Treize ans après avoir été exfiltrés pour échapper aux extrémistes, les manuscrits anciens de Tombouctou reviennent dans la cité légendaire. Reste un défi de taille : les protéger des dangers… et parfois de leurs propres propriétaires.

Les manuscrits anciens de Tombouctou, sauvés in extremis lors de l’arrivée des groupes extrémistes il y a treize ans, sont enfin de retour dans la ville mythique des “333 Saints”. Transportés en urgence vers Bamako à l’époque pour échapper aux combattants affiliés à Al-Qaida, ces documents constituent l’un des plus riches héritages intellectuels du continent africain.
Ces trésors, qui rassemblent des textes médicaux, des écrits juridiques, des correspondances, des notes d’astronomie ou encore des chroniques des grands empires ouest-africains, témoignent d’un savoir pluriséculaire. Mais un problème persiste : une grande partie de ces manuscrits reste encore éparpillée dans des bibliothèques familiales à Tombouctou.
Selon Sane Chirfi Alpha, membre fondateur de SAVAMA-DCI, la situation de ces familles fragilise la préservation de ce patrimoine. “Beaucoup vivent dans des conditions difficiles et n’ont aucune aide. Alors, quand les finances manquent, certains sont tentés de vendre les manuscrits”, explique-t-il, soulignant un risque réel de dispersion ou de perte.

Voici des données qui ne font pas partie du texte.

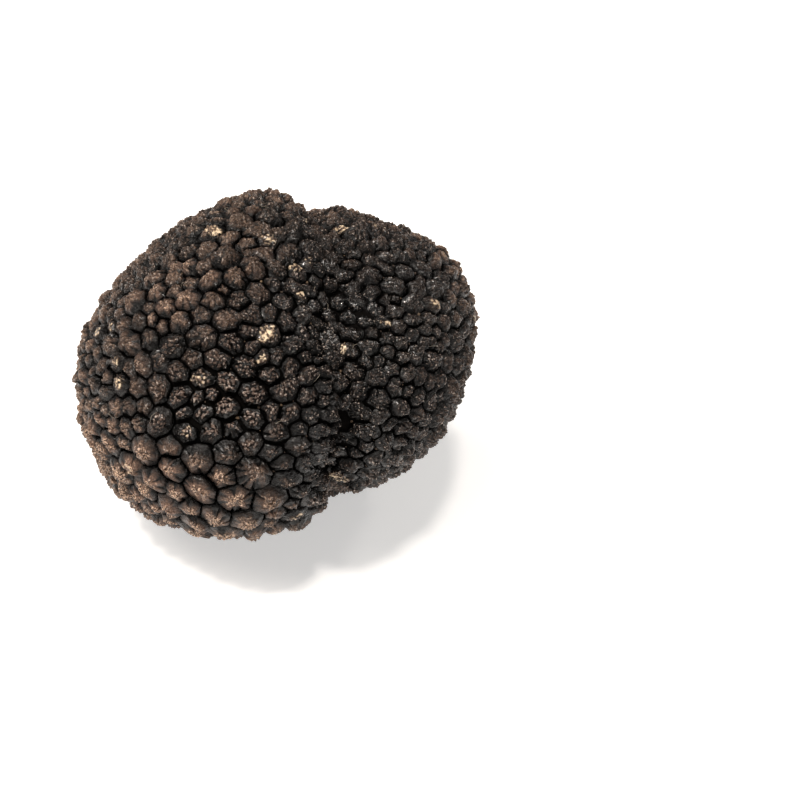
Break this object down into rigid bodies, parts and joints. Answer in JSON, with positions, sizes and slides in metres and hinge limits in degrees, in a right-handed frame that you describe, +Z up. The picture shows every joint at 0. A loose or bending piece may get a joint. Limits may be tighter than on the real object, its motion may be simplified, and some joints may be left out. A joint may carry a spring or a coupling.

Ces documents révèlent également une tradition fascinante : la chaîne de transmission du savoir. Chaque érudit y consigne l’identité de son maître, qui lui-même mentionne celui qui l’a formé, et ainsi de suite. “Quand un étudiant termine son apprentissage, il reçoit un certificat qui atteste de ce qu’il a appris et indique toute la lignée des savants jusqu’à l’auteur du texte original”, détaille le Dr Mohamed Diagayaté, directeur général de l’Institut Ahmed Baba.

Mais la conservation matérielle de ces œuvres reste un autre défi. L’Institut Ahmed Baba forme aujourd’hui une nouvelle génération de spécialistes pour assurer la sauvegarde de ces archives uniques.
Parmi ces futurs experts, Baylaly Mohamane confie sa motivation : “Je veux devenir spécialiste des manuscrits parce qu’ils renferment énormément d’informations, notamment médicales. Les comprendre et savoir les préserver profitera à tout le monde.”
Numérisation, restauration, formation… Malgré ces efforts, les gardiens du patrimoine insistent : la priorité absolue est désormais de sécuriser cet héritage et de garantir qu’il puisse éclairer l’avenir autant qu’il raconte le passé.